— Start Extracted entries —

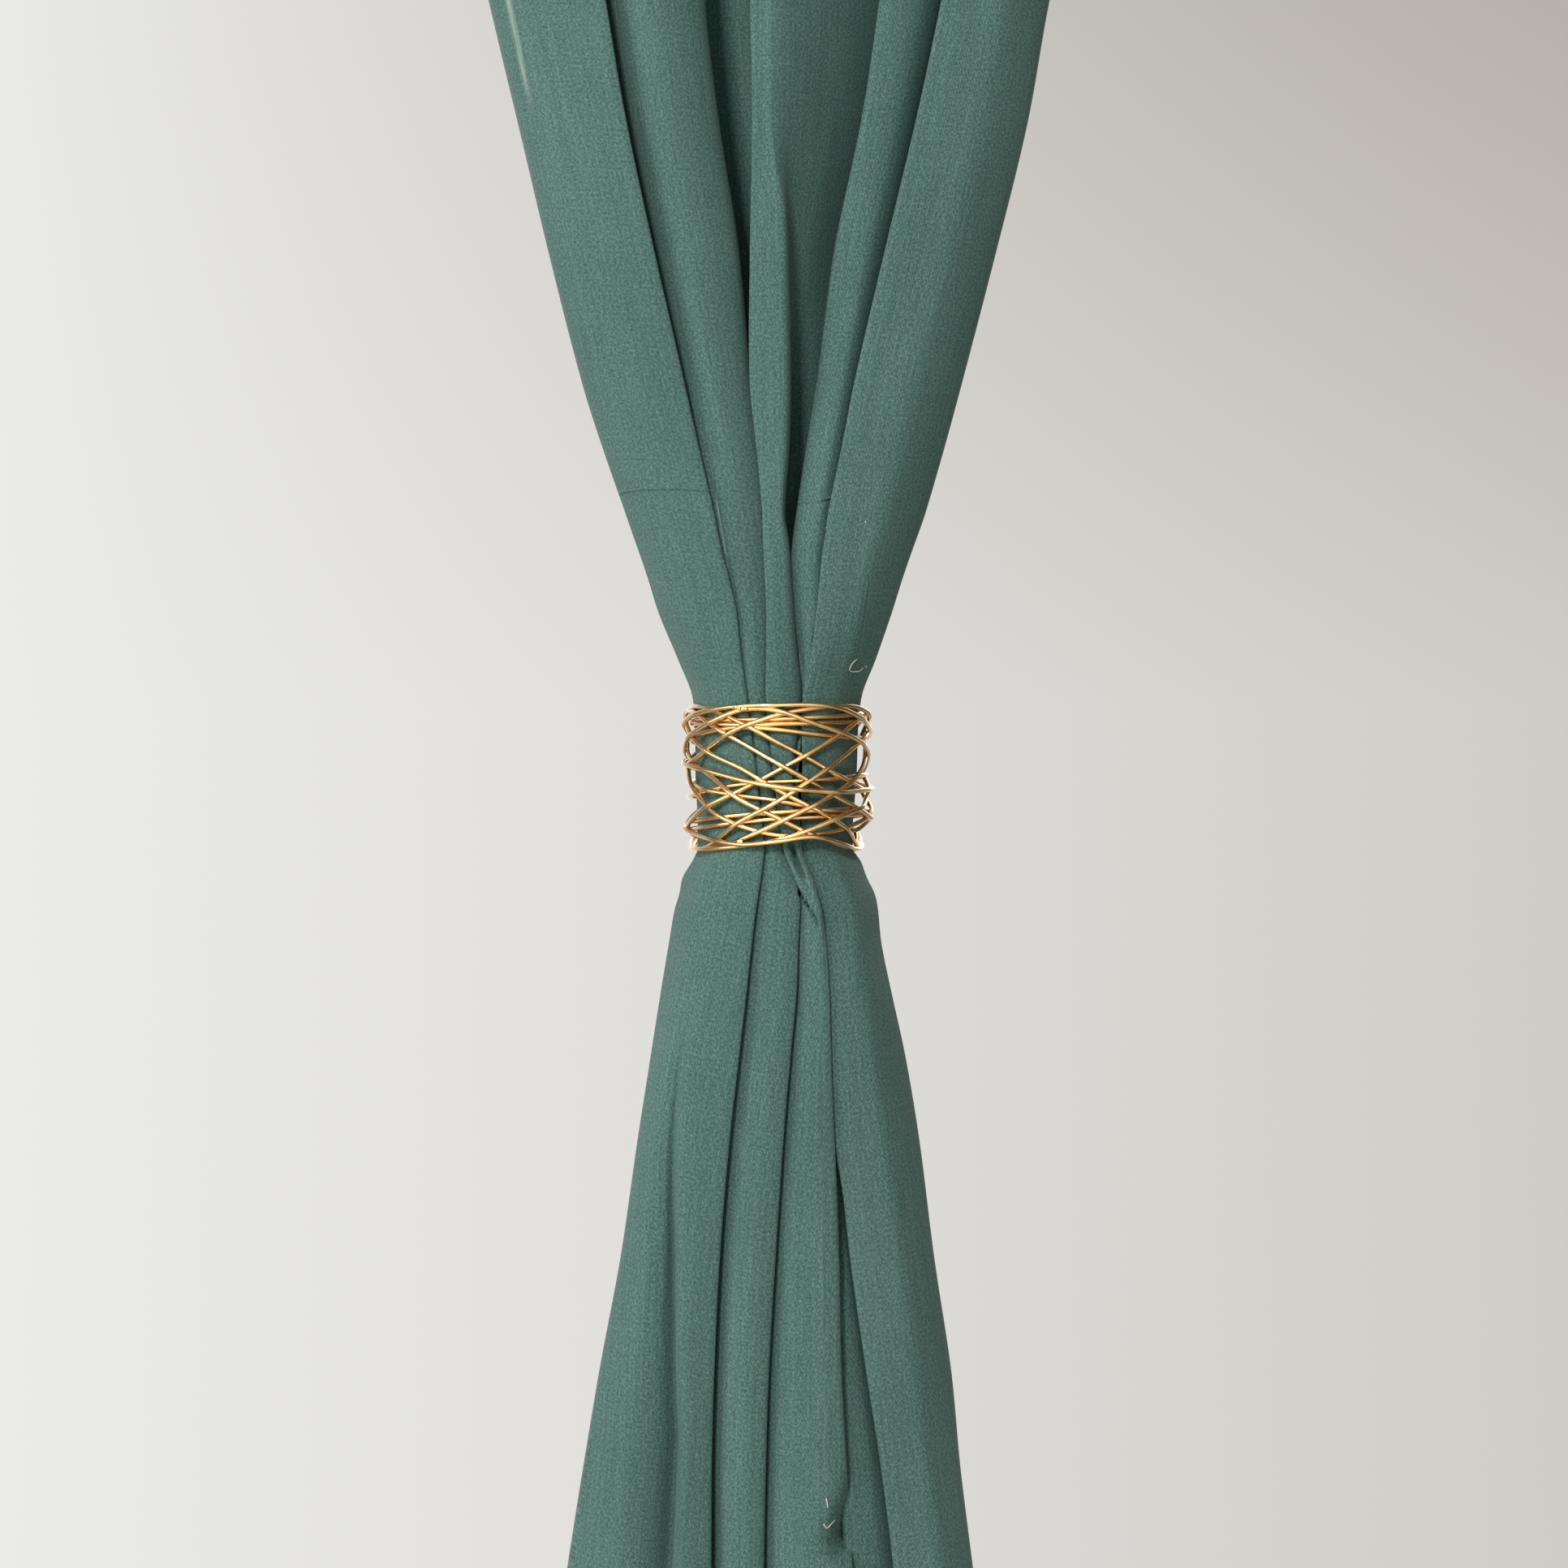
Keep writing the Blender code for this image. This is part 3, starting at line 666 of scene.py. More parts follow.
    def grid(self) -> tuple[np.ndarray, np.ndarray, np.ndarray]:
        """Shapes the whole cloth.

        Returns:
            The points as rows by columns by three, each one's place on the flat cloth as rows by
            columns by two, and its place among the threads in the same way, all in metres.
        """
        heights = self.heights()
        sections = [self.section(height) for height in heights]
        rows = [
            [(x, y, height) for x, y in smooth_line(section.points, section.steps)]
            for height, section in zip(heights, sections)
        ]
        _, steps, folds, runs = sections[0]
        marks = np.cumsum([0, *steps])
        columns = np.arange(marks[-1] + 1)
        front = np.interp(columns, marks, [float(fold != HIDDEN) for fold in folds])
        before = np.searchsorted(marks, columns, side="right") - 1
        letters = [folds[n] or folds[min(n + 1, len(folds) - 1)] for n in before]
        cloth = np.array(rows)
        across = np.linalg.norm(np.diff(cloth, axis=1), axis=2)
        widest = across[np.array(heights) > self.free_above].mean(axis=0)
        u = np.concatenate(([0.0], np.cumsum(widest)))
        u *= FLAT_WIDTH / u[-1]
        along = np.linalg.norm(np.diff(cloth, axis=0), axis=2)
        v = np.concatenate((np.zeros((1, len(u))), np.cumsum(along, axis=0))) * MM
        flat = np.stack((np.broadcast_to(u, v.shape), v), axis=2)
        threads = self.threads(across * MM, flat, [(marks[first], marks[last]) for first, last in runs])
        cloth = self.unevenness(cloth, flat, front, letters)
        cloth[:, :, 2] -= RING_DROP / MM
        return cloth * MM, flat, threads

    @staticmethod
    def threads(across: np.ndarray, flat: np.ndarray, runs: Sequence[tuple[int, int]]) -> np.ndarray:
        """Finds each point's place among the threads, which keep their real spacing on every front.

        Args:
            across: The distance from each point to the next one in its row, in metres.
            flat: Each point's place on the flat cloth, in metres.
            runs: The first and the last column of each front, ridge and side.

        Returns:
            The places as rows by columns by two, in metres.
        """
        reach = np.pad(np.cumsum(across, axis=1), ((0, 0), (1, 0)))
        known = np.concatenate([np.arange(first, last + 1) for first, last in runs])
        # The column of each run whose threads stay where they are on the flat cloth
        fixed = np.concatenate([np.full(last + 1 - first, (2 * first + last) // 3) for first, last in runs])
        placed = flat[:, fixed, 0] + reach[:, known] - reach[:, fixed]
        columns = np.arange(flat.shape[1])
        spread = np.array([np.interp(columns, known, row) for row in placed])
        return np.stack((spread, flat[:, :, 1]), axis=2)

    def unevenness(
        self, cloth: np.ndarray, flat: np.ndarray, front: np.ndarray, letters: Sequence[str]
    ) -> np.ndarray:
        """Adds the ripples, small pleats and creases that keep the folds from being even.

        Args:
            cloth: The even cloth, in millimetres over the ring's middle.
            flat: Each point's place on the flat cloth, in metres.
            front: How far each column is on the front of a fold.
            letters: The fold that each column belongs to.

        Returns:
            The uneven cloth.
        """
        out = outward(cloth)
        moved = cloth.copy()
        for j, row in enumerate(cloth):
            height = float(row[0][2])
            packed = FoldDepths(*smooth_row(FOLD_DEPTHS, height)).packed
            free = 1 - self.held_still * packed
            start, full, end = self.pucker_reach
            near_ring = ease(abs(height), end, full) * ease(abs(height), start, full)
            for i, (x, y, _) in enumerate(row):
                u, v = flat[j, i]
                push = self.ripple.push(u, v) * free + self.wrinkle.push(u, v) * free
                push += self.pucker.push(u, v) * near_ring
                shown = float(front[i]) if y < 0 else 0.0
                moved[j, i] += out[j, i] * push * mix(self.back_ripple, 1.0, shown)
                creases = [crease for crease in CREASES if crease.fold == letters[i]]
                back = sum(self.crease_at(crease, float(x), height) for crease in creases)
                moved[j, i, 1] += back * float(front[i])
        return moved

    @staticmethod
    def crease_at(crease: Crease, x: float, height: float) -> float:
        """Returns how far back a crease moves the cloth at x and height, in millimetres."""
        heights = [point[0] for point in crease.path]
        if not heights[-1] - crease.fade < height < heights[0] + crease.fade:
            return 0.0
        line = float(np.interp(-height, [-h for h in heights], [point[1] for point in crease.path]))
        beside = (x - line) / crease.width
        end = line + crease.reach
        if beside < -crease.most_left or x > end + 2 * crease.soft:
            return 0.0
        ends = ease(height, heights[-1] - crease.fade, heights[-1] + crease.fade)
        ends *= ease(height, heights[0] + crease.fade, heights[0] - crease.fade)
        step = ease(beside, -1.0, 1.0) * ease(x, end + crease.soft, end - crease.soft)
        groove = math.exp(-((beside + crease.groove_place) ** 2))
        return ends * (crease.step * step + crease.groove * groove)


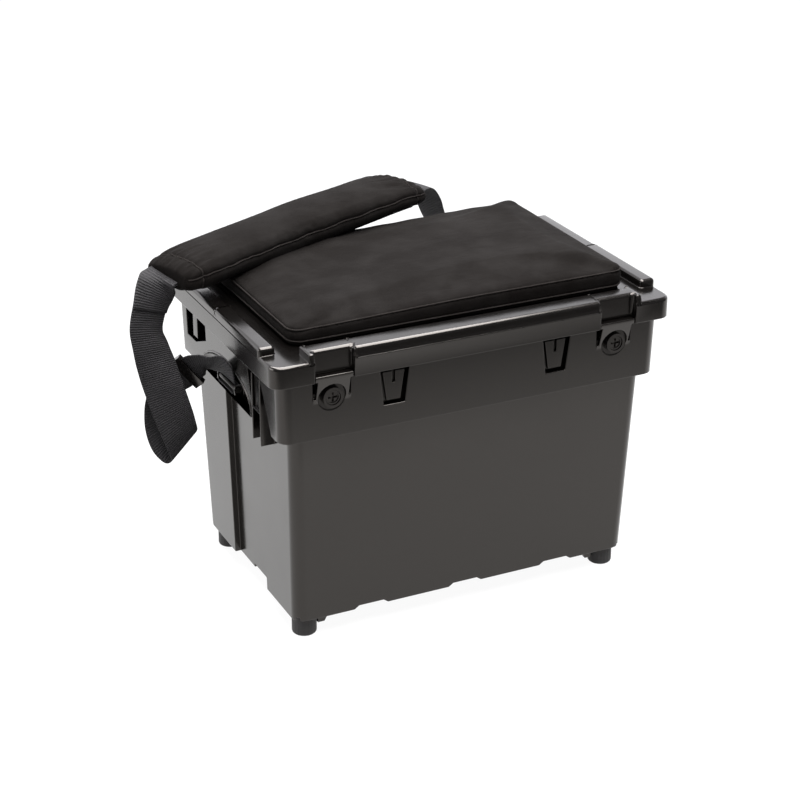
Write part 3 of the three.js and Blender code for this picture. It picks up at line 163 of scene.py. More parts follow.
def mixed_colour(tree, place, share, first, second):
    made = new_node(tree, "ShaderNodeMix", place, data_type="RGBA")
    tree.links.new(share, made.inputs[0])
    for socket, colour in ((made.inputs[6], first), (made.inputs[7], second)):
        if isinstance(colour, bpy.types.NodeSocket):
            tree.links.new(colour, socket)
        else:
            socket.default_value = (*colour, 1)
    return made.outputs[2]


def shade(colour, share, lift=0.0):
    """A colour made darker or lighter by a share, then lifted."""
    return [min(1.0, c * share + lift) for c in colour]


def grain_group():
    """The fine etched grain of a mould, with the slow waves of a cooled wall below it."""
    group, source, result = effect_group(
        "moulded_grain", [("Grain Size", 0.0007), ("Wave Size", 0.06)], ["Height", "Patches"]
    )
    fine_scale = math_node(group, "DIVIDE", (-700, -100), 1.0, source["Grain Size"])
    wave_scale = math_node(group, "DIVIDE", (-700, -300), 1.0, source["Wave Size"])
    fine = noise(group, (-450, 100), source["Vector"], fine_scale, 2.0)
    wave = noise(group, (-450, -200), source["Vector"], wave_scale, 1.0)
    patches = noise(group, (-450, -450), source["Vector"], wave_scale, 5.0, 0.6)
    scaled = math_node(group, "MULTIPLY", (-150, 100), fine, 0.12)
    group.links.new(math_node(group, "ADD", (200, 100), scaled, wave), result["Height"])
    group.links.new(patches, result["Patches"])
    return group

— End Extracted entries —

◆ Task instructions: Using the entries above, quote each line verbatim from the first through the line that contains "the whole cloth.".

◆ Task response:
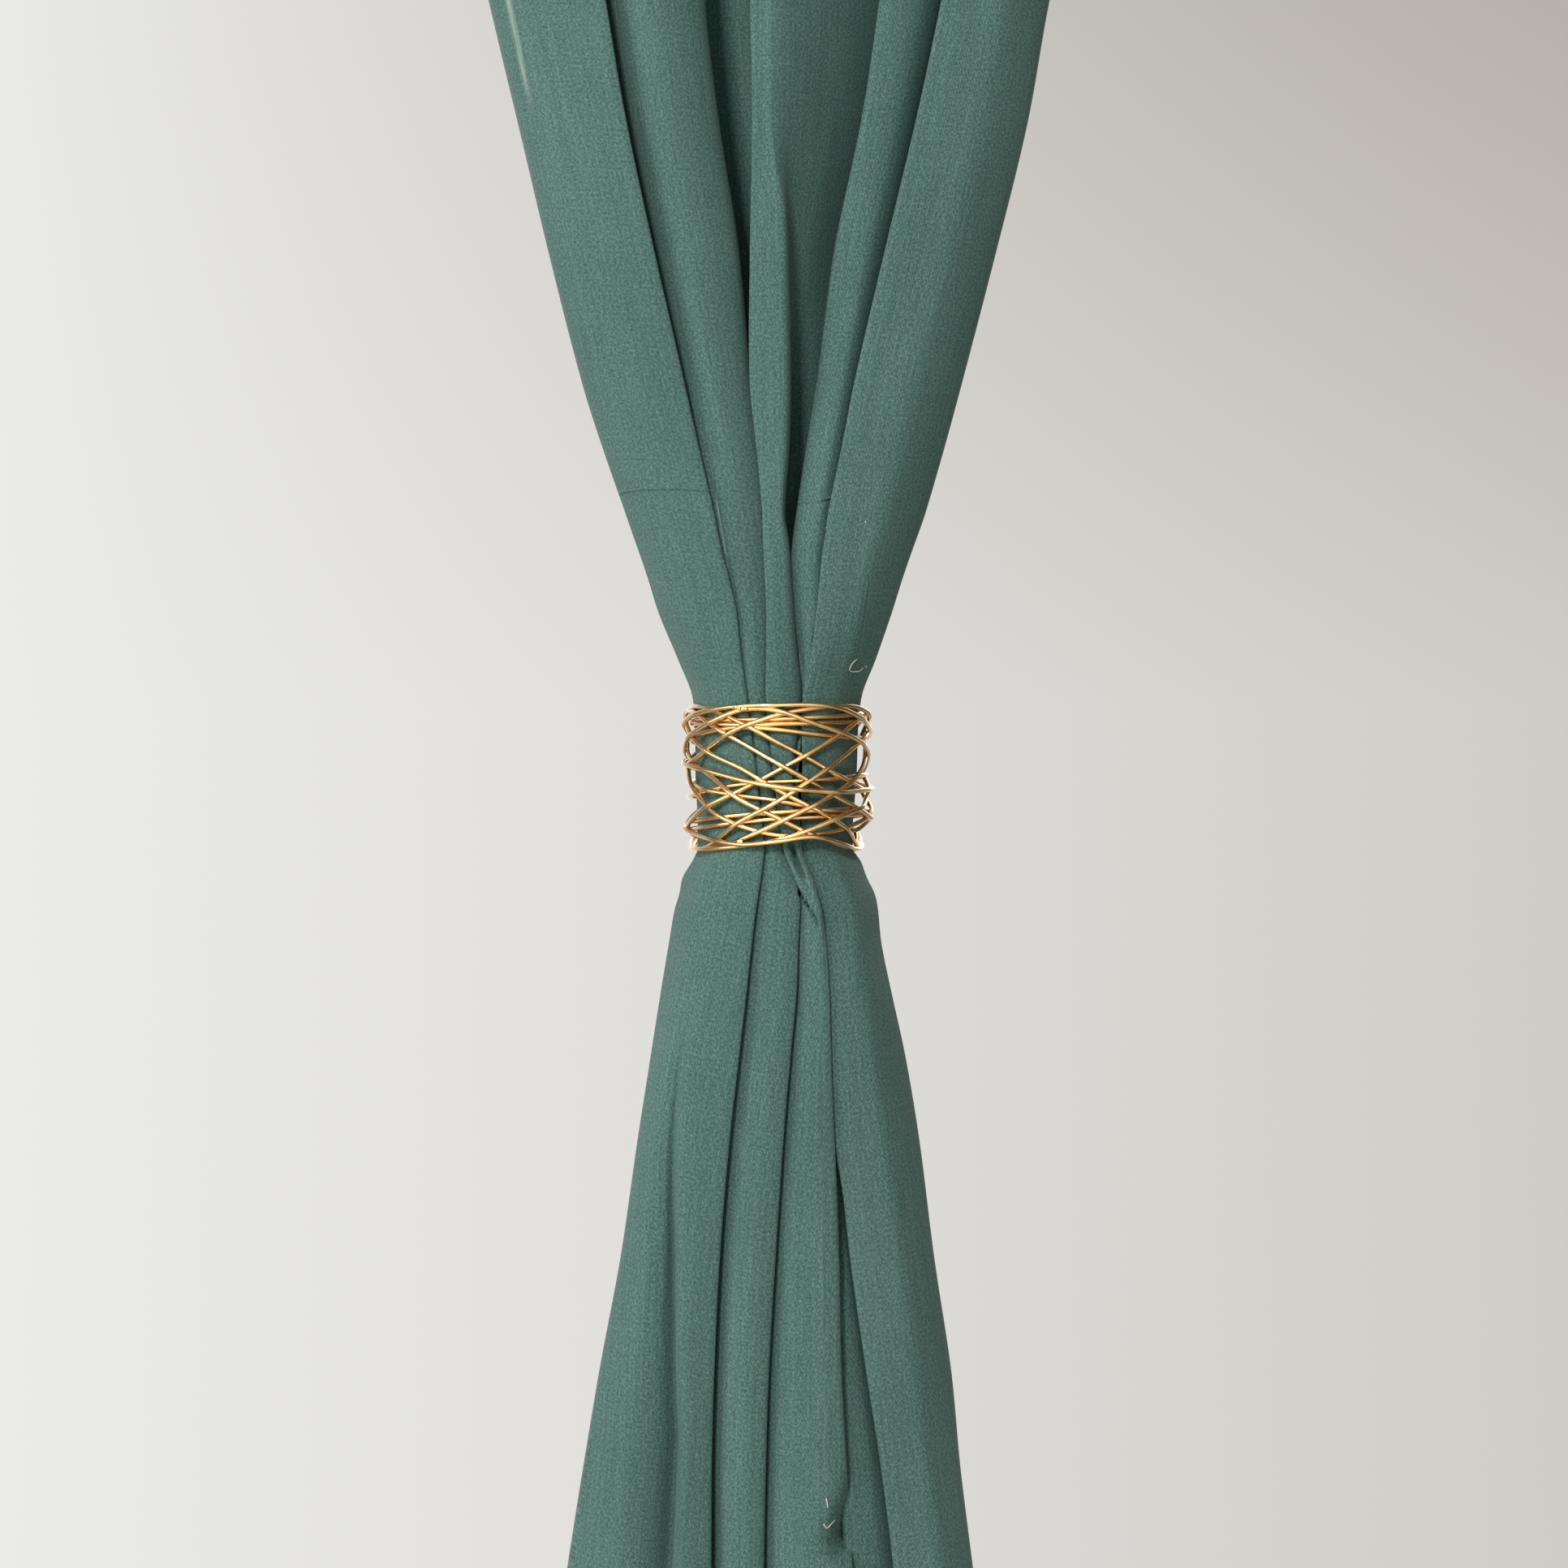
Keep writing the Blender code for this image. This is part 3, starting at line 666 of scene.py. More parts follow.
    def grid(self) -> tuple[np.ndarray, np.ndarray, np.ndarray]:
        """Shapes the whole cloth.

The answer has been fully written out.